Members of the public at the Jan. 5 meeting also asked about noise, light, water discharge, emissions and any impacts on electric rates.


“Greensparc needs to come to the community and help the community better understand,” Dalrymple said.

Board Member Jillian Privett offered a similar comment: “There needs to be more community input.” She added, “I think they have to have a little more due diligence in the town before they get a thumbs-up from me.”


The company is not proposing a large-scale data center for artificial intelligence computing, Thomas explained. “This is about a 10,000-square-foot building.”


“Our model is a lot different than Amazon or Google,” Sam Enokla, founder and CEO of Greensparc, said in a Jan. 9 interview with the Sentinel.


While the largest of the headline-grabbing data centers can consume more than 1,000 megawatts of power, the Greensparc proposal for Wrangell would be a fraction of that size. The cluster of computer servers to provide data storage and processing for customers would draw just 1 or 2 megawatts, Enoka said.


The company installed an even smaller data center in Cordova last year, about 10% to 20% the size of what it would put in Wrangell. “That was a walk-in closet,” Enoka said of the Cordova pilot project, which is Greensparc’s first and only data center.

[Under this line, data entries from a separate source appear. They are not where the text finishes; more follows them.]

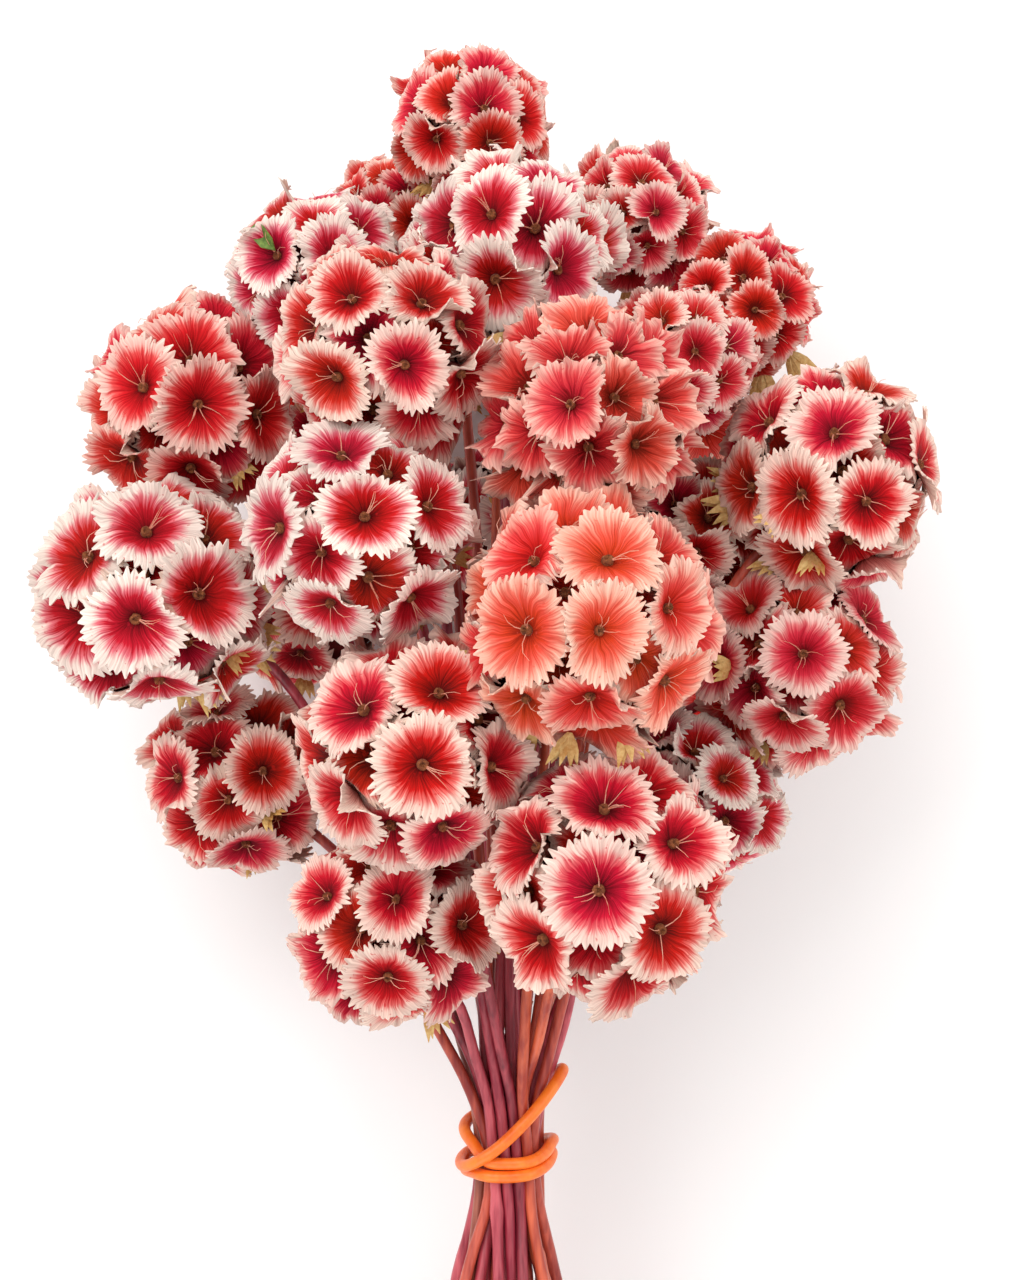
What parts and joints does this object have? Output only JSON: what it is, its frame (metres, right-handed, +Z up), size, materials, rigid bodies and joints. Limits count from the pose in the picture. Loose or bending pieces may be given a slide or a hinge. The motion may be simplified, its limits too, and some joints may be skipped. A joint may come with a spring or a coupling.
{
  "type": "bunch of dried scabiosa pods",
  "caption": "Dried globe-shaped flower heads of layered papery cups on long rosy stems, tied into a bunch by a wound rubber band and lying on its side.",
  "frame": {"origin": "on the surface that the bunch lies on, under the middle of its bounding box", "axes": "+Y runs along the stems from the cut ends to the pods, +X is across the bunch, +Z is up"},
  "size_m": [0.1736, 0.3858, 0.1346],
  "materials": {
    "pod": "dry papery petals, crimson to coral with pale rims",
    "stem": "dry rosy stems, satin",
    "rubber_band": "satin orange rubber"
  },
  "bodies": {
    "root": {"pod_crown": "pod", "stem_crown": "stem", "pod_crown_left": "pod", "stem_crown_left": "stem", "pod_crown_front": "pod", "stem_crown_front": "stem", "pod_crown_right": "pod", "stem_crown_right": "stem", "pod_shoulder_right": "pod", "stem_shoulder_right": "stem", "pod_shoulder_left": "pod", "stem_shoulder_left": "stem", "pod_upper_left": "pod", "stem_upper_left": "stem", "pod_upper_right": "pod", "stem_upper_right": "stem", "pod_upper_middle": "pod", "stem_upper_middle": "stem", "pod_side_left": "pod", "stem_side_left": "stem", "pod_middle_left": "pod", "stem_middle_left": "stem", "pod_side_right": "pod", "stem_side_right": "stem", "pod_far_left": "pod", "stem_far_left": "stem", "pod_middle_right": "pod", "stem_middle_right": "stem", "pod_far_right": "pod", "stem_far_right": "stem", "pod_low_left": "pod", "stem_low_left": "stem", "pod_lower_middle": "pod", "stem_lower_middle": "stem", "pod_collar_left": "pod", "stem_collar_left": "stem", "pod_collar_right": "pod", "stem_collar_right": "stem", "pod_low_right": "pod", "stem_low_right": "stem", "pod_inner_right": "pod", "stem_inner_right": "stem", "pod_under_left": "pod", "stem_under_left": "stem", "pod_under_middle": "pod", "stem_under_middle": "stem", "pod_under_right": "pod", "stem_under_right": "stem", "pod_under_low": "pod", "stem_under_low": "stem", "pod_under_back_left": "pod", "stem_under_back_left": "stem", "pod_under_back_right": "pod", "stem_under_back_right": "stem", "pod_under_crown": "pod", "stem_under_crown": "stem", "rubber_band": "rubber_band"}
  },
  "joints": []
}
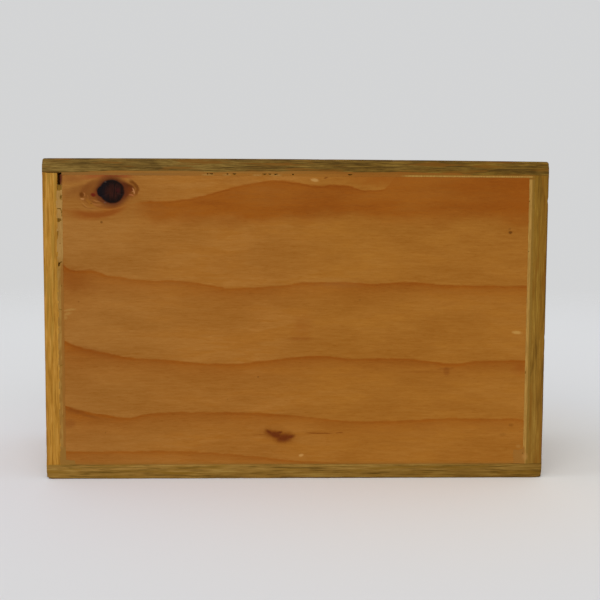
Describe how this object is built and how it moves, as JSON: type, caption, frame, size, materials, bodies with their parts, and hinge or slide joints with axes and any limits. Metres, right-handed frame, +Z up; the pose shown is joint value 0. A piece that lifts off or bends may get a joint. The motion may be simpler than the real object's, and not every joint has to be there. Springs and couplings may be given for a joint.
{
  "type": "shipping crate",
  "caption": "Small pine shipping crate of butt-jointed boards with a flush plywood base, end hand holes and a sliding plywood lid, standing on one long wall.",
  "frame": {"origin": "middle of the footprint, on the surface that the crate stands on", "axes": "+Z up as the crate stands on its lower long wall, +X along the long walls towards the end where the lid slides out, +Y from the base towards the lid"},
  "size_m": [0.5, 0.22, 0.32],
  "materials": {
    "base_ply": "orange-brown pine plywood with flat-sawn figure and satin varnish",
    "wall_lower_pine": "varnished straight-grained pine edge, mid brown",
    "wall_upper_pine": "varnished straight-grained pine edge, dark olive brown",
    "end_left_pine": "varnished pine, golden yellow",
    "end_right_pine": "varnished pine, olive brown",
    "filler": "sanded wood filler, light tan, pitted",
    "lid_ply": "pine plywood with satin varnish",
    "batten_pine": "varnished pine strip",
    "nail_steel": "dull steel wire nails"
  },
  "bodies": {
    "crate": {"long_wall_lower": "wall_lower_pine", "long_wall_upper": "wall_upper_pine", "end_wall_left": "end_left_pine", "end_wall_right": "end_right_pine", "base_panel": "base_ply", "filler_left": "filler", "filler_right": "filler", "filler_upper": "filler", "filler_chip_left": "filler", "filler_chip_right": "filler", "corner_nails_lower_left": "nail_steel", "corner_nails_lower_right": "nail_steel", "corner_nails_upper_left": "nail_steel", "corner_nails_upper_right": "nail_steel", "base_pins_lower": "nail_steel", "base_pins_upper": "nail_steel", "base_pins_left": "nail_steel", "base_pins_right": "nail_steel"},
    "lid": {"lid_panel": "lid_ply", "lid_batten": "batten_pine", "lid_pins": "nail_steel"}
  },
  "joints": [
    {"name": "lid_slide", "type": "slide", "parent": "crate", "child": "lid", "axis": [1, 0, 0], "range_m": [0, 0.495]}
  ]
}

The company’s business plan is to build small-scale data centers in rural communities with surplus renewable energy to sell. Cordova, like Wrangell, runs on hydroelectric power.


After installation of a third turbine, planned for next year, the Tyee Lake hydroelectric station that serves Wrangell and Petersburg will have the capacity to generate about 30 megawatts, a 50% boost from its current capacity.


Enoka, who was raised in North Pole, near Fairbanks, said Greensparc is looking to develop other sites in Alaska and the Lower 48, and wants to prove its concept in Alaska to show it can succeed in rural communities with excess green energy to sell.


Thomas told the economic development board that the company’s data center could generate “upward of $1 million a year” in new revenue for Wrangell’s electric utility. The borough-owned utility expects to earn about $4.75 million selling power this year.


In addition to negotiating a land lease at 6-Mile, constructing a building and installing servers and connections, the development schedule, Enoka said, would depend on the utility’s timeline to accommodate the new load.


There will be no water discharge from the operation, which would use a closed-loop cooling system to keep the servers from overheating, he said.


And there would be no emissions because the company does not plan to install any backup generators. Instead, Enoka said, they would install battery packs. “That buys us enough time for an orderly shutdown” if the power goes out.


“A little bit of an outage is not going to kill us.”


A loss of fiber optic service to move data is not as easily solved, he said. Satellite backup is possible, but it would not provide the same capacity as a fiber optic line.


Separate from Greensparc’s plans, the borough is looking at setting backup diesel generators at the 6-Mile site to serve proposed industrial users at the property, including a possible shipyard, and customers out the road, Thomas said.


The borough is talking with American Cruise Lines about buying the four Caterpillar diesels that powered the American Empress cruise ship. Tideline Construction is dismantling the ship for the cruise company, which plans to reuse the hull as a floating dock downtown for its ships that call on Wrangell.


The diesel units can each turn an 1,825-kilowatt generator, according to the ship’s specifications.


Borough Manager Mason Villarma said Jan. 8 that officials are discussing the price for the generators with the cruise line.